En primer lugar, sobraba la policía. No puede saberse cuánta gente que no pensaba ir acudió finalmente a las urnas el 1-O al presenciar las cargas, pero su número no fue insignificante ni mucho menos. Aún así, faltaron votos y votantes, unos centenares de miles, para que pudieran extraerse consecuencias definitivas sobre la voluntad popular de los catalanes.

En los primeros días de octubre, el salto era muy arriesgado. En los últimos era fatal. Si entonces la ventana de oportunidad era estrecha, luego se cerró. Saltito al medio del foso. Chapoteo posterior. Mutuas acusaciones. En esas aún andamos.

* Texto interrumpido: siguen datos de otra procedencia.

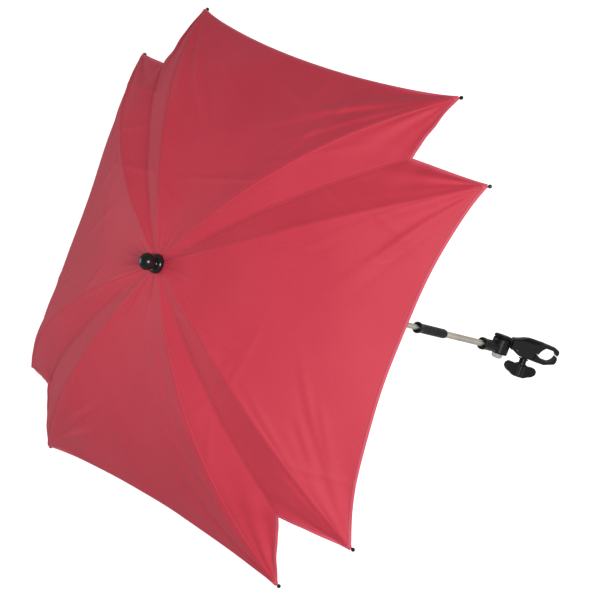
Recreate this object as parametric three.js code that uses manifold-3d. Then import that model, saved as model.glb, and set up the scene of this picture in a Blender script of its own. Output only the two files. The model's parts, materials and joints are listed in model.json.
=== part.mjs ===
// Clip-on square parasol: a canopy of eight ribs on a jointed steel shaft, with a swivelling
// clamp for a tube. Millimetres, +Z up along the shaft, canopy sides along X and Y.
// The origin is the centre of the clamp's closed mouth. The canopy stands open, the clamp is
// swivelled 45 degrees, and its jaws are closed.

import * as THREE from 'three';
import { mergeVertices } from 'three/addons/utils/BufferGeometryUtils.js';
import Module from 'manifold-3d';

const wasm = await Module();
wasm.setup();

// ---------------------------------------------------------------- driving dimensions

const CLEARANCE = 0.3; // gap that two touching pieces keep
const DEGREE = Math.PI / 180;

// Canopy
const TIP_RADIUS = 370; // shaft axis to a rib tip
const TIP_HEIGHT = 558; // swivel axis to the plane of the rib tips
const APEX_RISE = 144; // tip plane to the fabric's top
const TIP_HALF_ANGLE = 8.94 * DEGREE; // corner diagonal to a rib tip, seen from the axis
const CONE_SHARE = 0.12; // share of the rise that falls off as a straight cone
const PROFILE_POWER = 2.5; // the rest falls off with this power of the radius
const RIB_BOW = 8.5; // how far a rib bows sideways, into the wide gore
const FABRIC_THICKNESS = 0.8;
const HEM_CUT = 0.0755; // how far the wide hem is cut back at its middle, as a share of the rib
const HEM_POWER = 0.68;
const NOTCH_CUT = 0.159; // the same for the notch at a corner's seam
const NOTCH_POWER = 0.9;
const SEAM_DIP = 10; // how far the corner seam lies below the ribs
const GORE_DIP = 6; // how far the wide gore sags inward at its middle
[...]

Si las cargas otorgaron legitimidad y simpatía al referéndum, imaginemos que no hubieran existido. Consulta ilegal, denunciada pero tolerada. Consulta devaluada y sin consecuencias como la que protagonizara Artur Mas tres años antes.

¿Y si Carles Puigdemont y el Parlament hubieran proclamado igualmente la independencia? Imaginemos que tal cosa hubiera sucedido, si bien es difícil de suponer con menos votos y sin el clima de indignación popular por las porras.

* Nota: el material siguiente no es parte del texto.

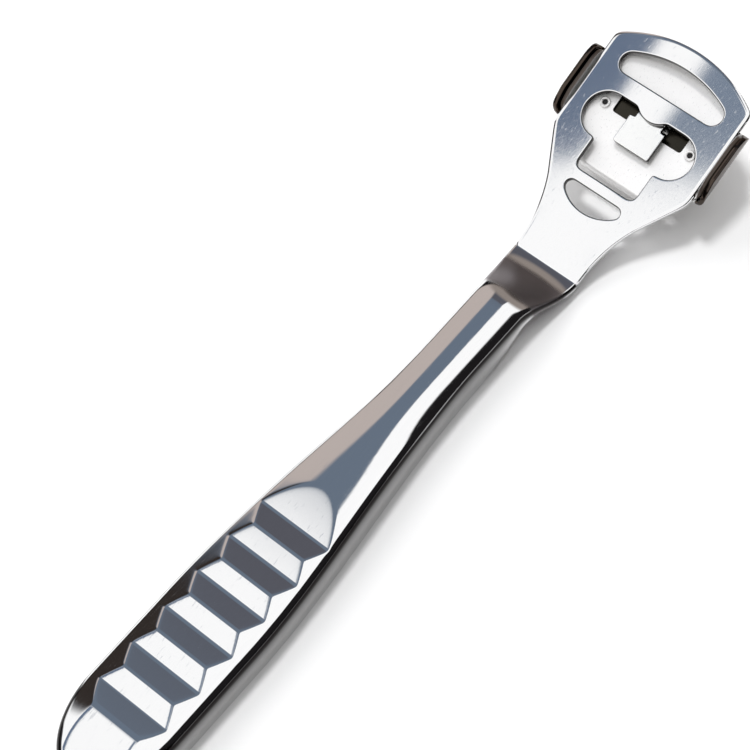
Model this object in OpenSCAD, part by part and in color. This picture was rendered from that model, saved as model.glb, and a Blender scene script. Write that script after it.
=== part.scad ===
// Callus shaver: a pressed steel handle and head plate that clamps an arched
// holder, a thin blade and a sole. +Y runs to the head, +Z is up, X is across.
// Lengths are in millimetres. The origin is under the middle of the whole part.

/* [Head plate] */
// width of the head plate over its straight sides
head_w = 31; // [28:0.5:36]
// length of the head from the bend to the front edge, along the plate
head_len = 48; // [46:1:56]
// angle at which the head plate rises from the handle
head_rise = 18.3; // [8:0.5:26]
// thickness of the pressed sheet
sheet = 1.1; // [0.9:0.1:1.4]
// width of the rear slot of the key-shaped window
slot_w = 13.6; // [11:0.2:15]
// width of the key-shaped window over its two lobes
lobe_span = 24; // [20:0.5:25]
// radius of each lobe of the key-shaped window
lobe_r = 4.55; // [3.8:0.05:5]

/* [Handle] */
// length of the handle from the bend to its rear end
handle_len = 127.8; // [110:1:150]
// width of the grip at its widest
grip_w = 20.8; // [18:0.5:24]
// width of the handle at its narrowest, near the neck
neck_w = 10.9; // [10:0.5:13]
// width of the sheet at the bend
bend_w = 14.4; // [13:0.2:15]
// height of the handle from its rims to its crown
handle_h = 9; // [7.5:0.5:12]
// height of the upper face at the bend
bend_h = 3; // [2.4:0.2:4]
// length of the rounded rear end
end_len = 16.2; // [12:0.5:20]
// radius of the shoulders between the crown and the walls
shoulder_r = 2; // [1.6:0.1:2.6]
// radius of the crown across the neck
neck_crown_r = 9.6; // [8:0.2:16]
// radius of the crown across the grip
grip_crown_r = 28; // [24:1:50]

/* [Ribs] */
// number of grooves across the grip
rib_count = 6; // [3:1:6]
// distance from one groove to the next
rib_pitch = 8.43; // [7:0.1:8.6]
// depth of each groove under the crests beside it
rib_depth = 0.55; // [0.3:0.05:0.9]
// depth of the crests under the crown
rib_sink = 0.6; // [0.3:0.05:0.9]
// distance from the bend to the first groove
rib_from = 69.4; // [66:0.5:72]

/* [Blade stack] */
// radius of the shallow arch of the holder's upper face
arch_r = 100; // [75:1:150]
// free space between the head's sides and the holder's upright ends
end_gap = 0.1; // [0.1:0.05:0.4]
// length of the sole along the head
sole_len = 15.2; // [14:0.2:17]
// height of the sole's ends over the head plate
lip_h = 1; // [0:0.1:2]
// thickness of the holder
holder_t = 0.8; // [0.6:0.1:0.8]
// thickness of the blade
blade_t = 0.3; // [0.2:0.05:0.3]
// thickness of the sole
sole_t = 0.9; // [0.7:0.1:0.9]
// width of the square hook that stands in the window
hook_w = 8; // [6:0.2:8.4]
// how far the holder's rear tab reaches under the plate at each side of the slot
tab_lap = 1.8; // [1:0.1:2.6]

/* [Hidden] */
$fn = 96;
front_reach = head_len * cos(head_rise) + sheet * sin(head_rise);
bend_y = (handle_len - front_reach) / 2;
// head plate: every length along the head is measured from the bend
nose_r = 28;
nose_c = head_len - nose_r;
nose_fillet = 2;
flank_r = 29.6;
flank_c = 1;
flank_x = bend_w / 2 + flank_r;
flank_end = 14.2;
flank_half = flank_x - sqrt(flank_r * flank_r - pow(flank_end - flank_c, 2));
// points of the head's rounded hips: how far in from the side, how far along
hips = [[0, 24.2], [0.25, 23], [0.9, 21.7]];
lap = 0.8;
lap_in = 1.8;
lens_band = 4.1;
lens_rear = 10.6;
lens_end_r = 2.2;
lobe_t = 29.05;
slot_rear = 18.1;
slot_fillet = 1.3;
bump_r = 4.35;
bump_c = 36.45;
bowl_r = 8.8;
bowl_c = 20.4;
bowl_flat = 15.9;
bowl_end_r = 1.2;
// stack: heights are measured from the upper face of the head plate
stack_t = 32.2;
stack_thick = holder_t + blade_t + sole_t;
touch = sheet + 0.02;
end_r = 1.2;
end_x = head_w / 2 - end_r + end_gap;
end_z = sqrt(end_r * end_r - pow(end_r - end_gap, 2)) - touch;
sole_w = head_w + 2 * (end_gap + stack_thick);
arch_a = asin(end_x / (arch_r - end_r));
arch_c = end_z + (arch_r - end_r) * cos(arch_a);
stack_depth = arch_r - arch_c;
stack_reach = 32;
stack_low = -12;
// corners of the plates: how far they are cut across and along the head
front_cut = [2.2, 2.9];
rear_cut = [2.4, 4.4];
blade_in = 1.6;
blade_short = 3.4;
holder_in = 0.8;
holder_short = 0.6;
lip_step = 0.6;
flap_w = 26.4;
flap_t = 45.2;
flap_cut = 2.6;
tab_w = slot_w + 2 * tab_lap;
tab_t = 19.3;
tab_cut = 1.4;
tab_lip = 0.9;
hole_w = 15.6;
hole_front = 34.8;
hole_rear = 30.8;
hook_t = 1;
hook_top = sheet + 0.05;
hook_rear = 26;
hook_front = 33.9;
hook_shoulder = 31.8;
hook_neck_w = hook_w - 2.2;
hook_sink = 0.5;
hook_play = 0.4;
mouth_w = 26;
mouth_len = 2.2;
mouth_in = 2.6;
eye_x = 9.8;
eye_t = 31.3;
eye_r = 1.05;
eye_hole_r = 0.55;
eye_h = 0.5;
eye_sink = 0.4;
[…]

En este caso, la decisión clave habría correspondido a los ciudadanos y a las empresas, que hubieran pagado religiosamente sus impuestos a la hacienda española, con lo cual el ridículo independentista, interno e internacional hubiera resultado pasmoso. España hubiera orillado el conflicto con elegancia y ganado lo indecible en imagen exterior.

El independentismo no tiene perspectivas ni líderes aceptados pero tiene fuerza social

Recuerden a Josep Tarradellas y su famosa sentencia según la cual en política se puede hacer todo menos el ridículo, si bien a veces es mejor caer en el ridículo que encaramarse por la pendiente de la épica que conduce indefectiblemente a la confrontación.

Es natural que la asistencia a la manifestación tradicional de la Diada del 11-S se vaya deshinchando. Lo raro, lo que debería dar que pensar, es que sin la menor perspectiva de futuro, con los líderes desacreditados, y en medio de una división profunda y duradera, la movilización llegara a los 600.000 en versión oficial.

Que cada cual extraiga sus consecuencias. El independentismo no tiene perspectivas ni líderes aceptados pero tiene fuerza social. Las previsibles sentencias son el único factor a la vista que podrían insuflarle nuevas energías para volverlo a intentar.